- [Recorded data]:
Begin

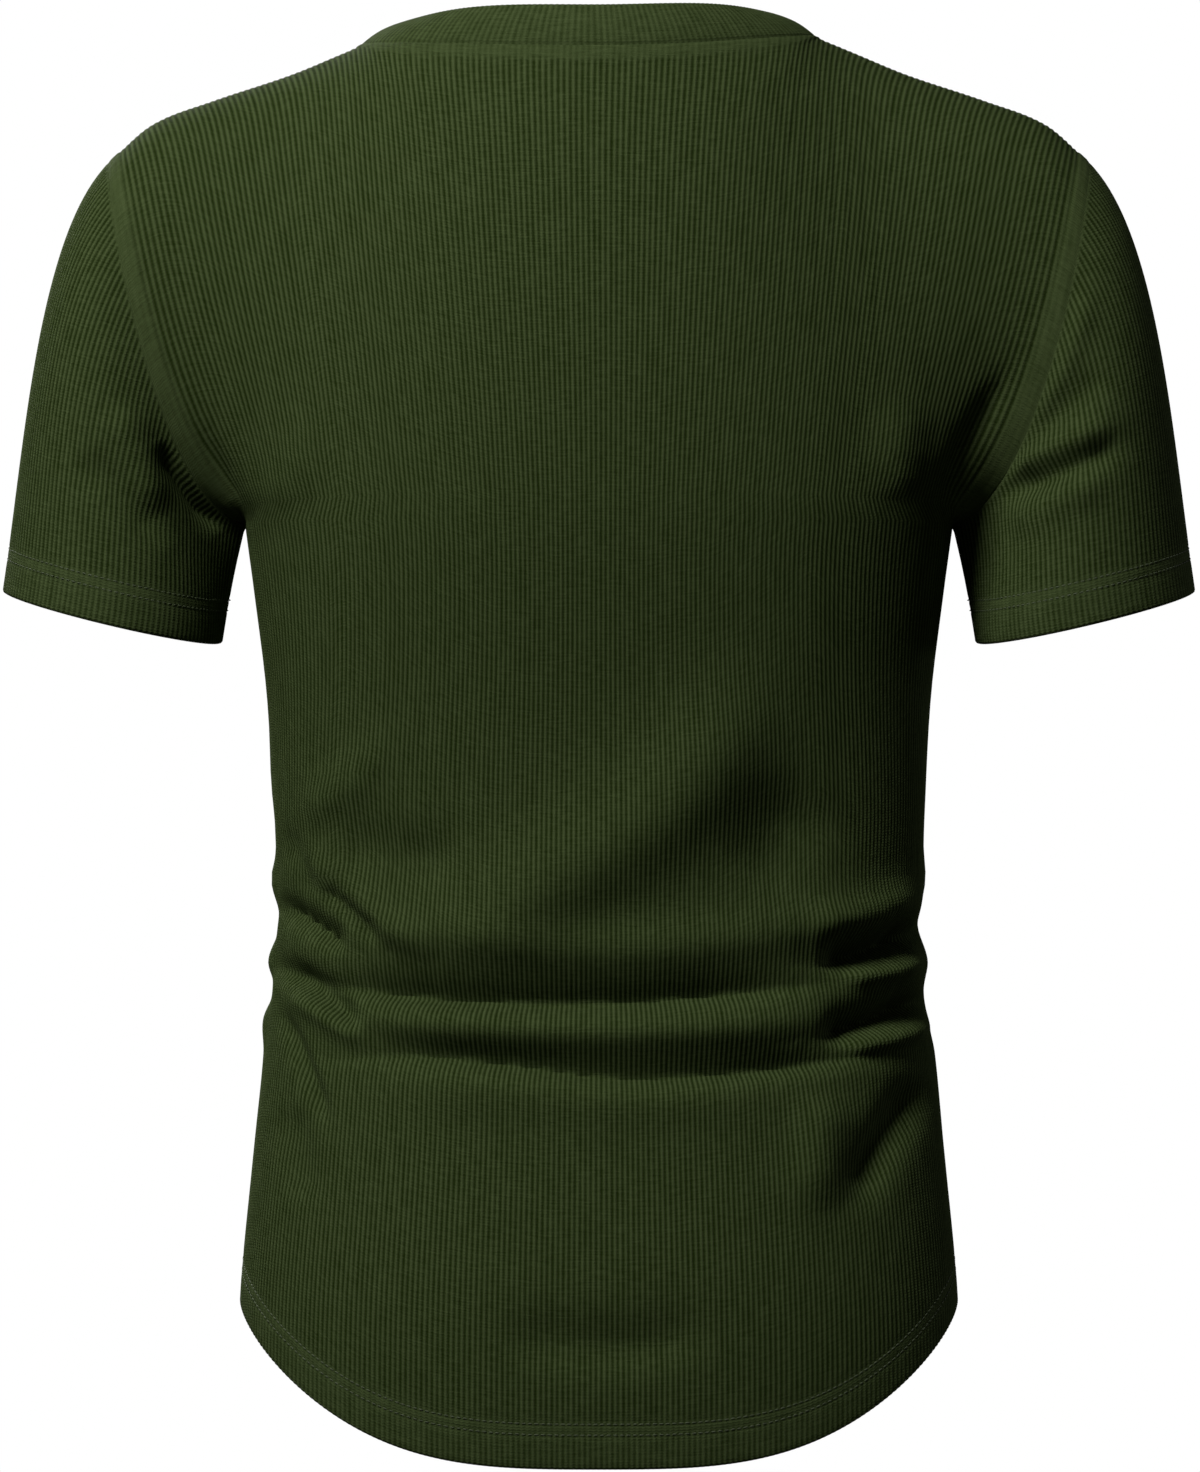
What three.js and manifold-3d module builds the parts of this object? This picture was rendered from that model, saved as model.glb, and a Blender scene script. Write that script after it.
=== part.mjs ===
// A short-sleeved henley shirt in rib-knit jersey, filled out as if worn, with nobody in it.
// Millimetres, +Z up, -Y the wearer's front, +X the wearer's left. The origin lies between the two
// neck points, where the shirt hangs on the wearer's shoulders.
// Each cut piece is a closed wall of cloth: a smooth inner face, and an outer face with raised ribs.
import * as THREE from "three";
import Module from "manifold-3d";
import { mergeVertices } from "three/addons/utils/BufferGeometryUtils.js";

const wasm = await Module();
wasm.setup();

// Driving sizes of the cloth.
const CLOTH = 1.6;
const HEM_DEPTH = 22;
const HEM_CLOTH = 2.6;
const RIB_RISE = 0.6;
const SEAM_HALF_GAP = 0.15;
const UNDERARM_EASE = 0.6;
const RIB_FADE = 7;

// Driving sizes of the cut.
const ARMPIT_Z = -227;
const NECK_SHARE = 0.5;
const NECK_UPRIGHT = 0.5;
const BODY_RIBS = 62;
const SLEEVE_RIBS = 38;
const SLEEVE_INNER_RIBS = 16;
const BODY_INNER_COLS = 36;
const HEM_STEP = 0.6;
const BAND_RIBS = BODY_RIBS * 2 * NECK_SHARE;
const HEM_CURVE = 1.68;
const HOOP = { power: 2.3, half: 160, depth: 95, steps: 200 };

// Levels above the armpit are told by share: level = ARMPIT_Z + share * YOKE.
const YOKE = 220;
// The length of cloth from a panel's centre to its side seam, near enough.
const HALF_SPAN = 240;
// How far across, and how much, the corner of the top edge at the neck point is eased out below it.
const EASE = { across: 0.2, fade: 0.7, taps: [1, 2, 3, 3, 3, 2, 1], sag: 0.15 };

// The torso's level sections: half its width, and how far back and front stand from the side seams.
const TORSO = [
  { z: -700, half: 170, back: 103, front: 110 },
  { z: -600, half: 170, back: 105, front: 111 },
  { z: -530, half: 164, back: 97, front: 106 },
  { z: -470, half: 157.5, back: 87, front: 100 },
  { z: -415, half: 153, back: 82, front: 98 },
  { z: -370, half: 154, back: 83, front: 102 },
  { z: -310, half: 157, back: 88, front: 110 },
  { z: -260, half: 163, back: 95, front: 116 },
  { z: ARMPIT_Z, half: 167.5, back: 99, front: 118 },
];

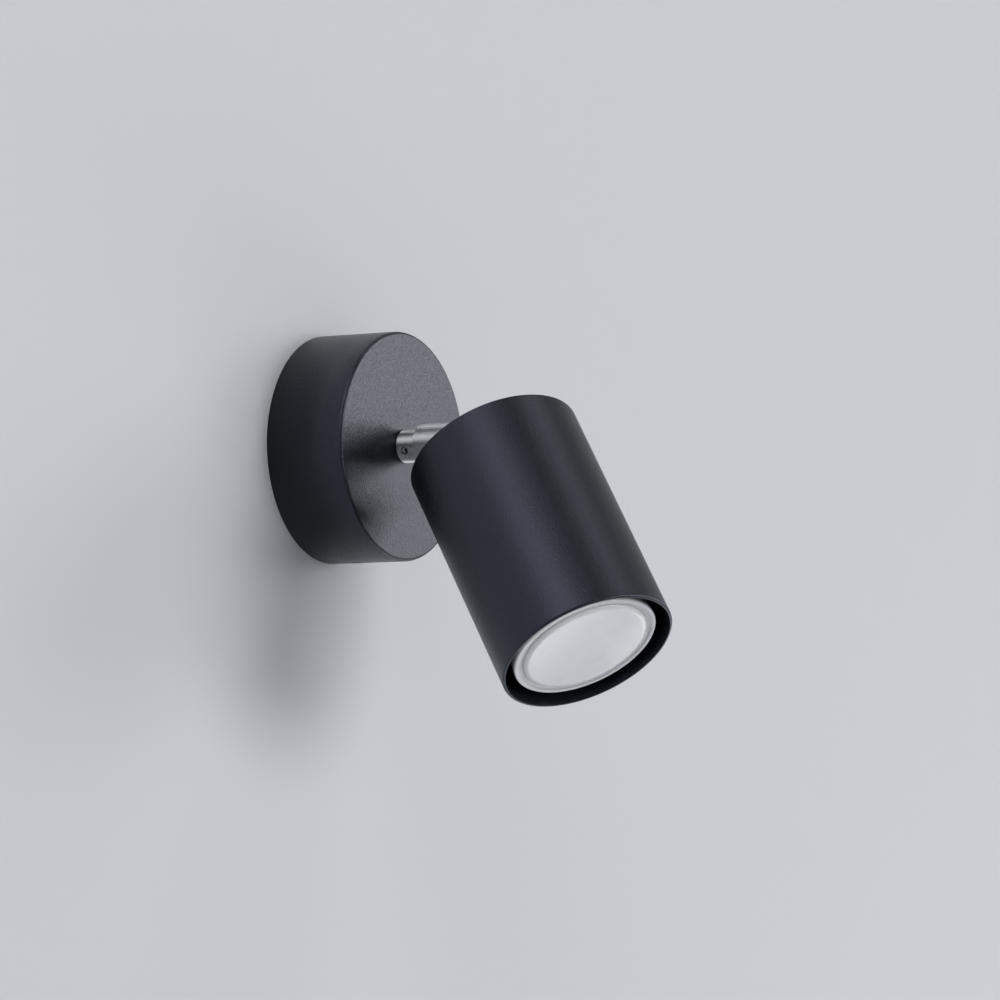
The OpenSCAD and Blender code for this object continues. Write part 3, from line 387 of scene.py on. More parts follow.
@dataclass(frozen=True)
class BareMetal(Finish):
    """Turned, drawn or plated metal.

    Real brushing and tool marks are 0.02 to 0.1 mm apart. They are drawn coarser here, 0.12 to 0.5 mm,
    so that they show.

    Attributes:
        lay: direction that the finishing marks run in.
        mark_mm: spacing of the finishing marks.
        mark_height_mm: depth of the marks.
        streak: how much the gloss is drawn out across the marks.
        dark: sRGB hex colour of the stains.
        cloud_mm: size of the soft stains in a plating.
        stained: part of the stains' values that goes from dark to the metal's colour.
    """

    metallic: float = 1.0
    gloss_span: tuple[float, float] = (-0.06, 0.08)
    lay: Lay = Lay.NONE
    mark_mm: float = 0.3
    mark_height_mm: float = 0.003
    streak: float = 0.0
    dark: str = "8c8d90"
    cloud_mm: float = 6.0
    stained: tuple[float, float] = (0.2, 0.6)

    def dress(self, tree: bpy.types.NodeTree, shader: bpy.types.Node, place: bpy.types.NodeSocket) -> None:
        """Adds the finishing marks, the stains and the drawn-out gloss.

        Args:
            tree: node tree that gets the nodes.
            shader: the surface shader.
            place: coordinates in metres.
        """
        marks = self.pattern(tree, self.along_lay(tree, place), self.mark_mm)
        cloud = self.pattern(tree, place, self.cloud_mm, CLOUD_OCTAVES)
        self.vary_colour(tree, shader, cloud, (self.dark, self.colour), self.stained)
        self.vary_gloss(tree, shader, marks)
        shader.inputs["Anisotropic"].default_value = self.streak
        if self.lay is Lay.ROUND_STEM:
            tangent = add(tree, "ShaderNodeTangent", direction_type="RADIAL", axis="Y")
            tree.links.new(tangent.outputs["Tangent"], shader.inputs["Tangent"])
            shader.inputs["Anisotropic Rotation"].default_value = ACROSS_MARKS
        self.bump(tree, shader, [(marks, self.mark_height_mm)])

    def along_lay(self, tree: bpy.types.NodeTree, place: bpy.types.NodeSocket) -> bpy.types.NodeSocket:
        """Stretches the coordinates so that the marks run round a turned piece.

        Args:
            tree: node tree that gets the node.
            place: coordinates in metres.

        Returns:
            the stretched coordinates, or the given ones where the marks run in no direction.
        """
        if self.lay is Lay.NONE:
            return place
        matrix = (STEM_AXES if self.lay is Lay.ROUND_STEM else HEAD_AXES).matrix
        inputs = {
            "Vector": place,
            "Location": matrix.translation,
            "Rotation": matrix.to_euler(),
            "Scale": (ROUND_STRETCH, ROUND_STRETCH, 1.0),
        }
        along = add(tree, "ShaderNodeMapping", inputs, vector_type="TEXTURE")
        return along.outputs["Vector"]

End

- [Direction]:
Which lines in the records above contain the string "manifold"? Copy each one.

- [Expected answer]:
What three.js and manifold-3d module builds the parts of this object? This picture was rendered from that model, saved as model.glb, and a Blender scene script. Write that script after it.
import Module from "manifold-3d";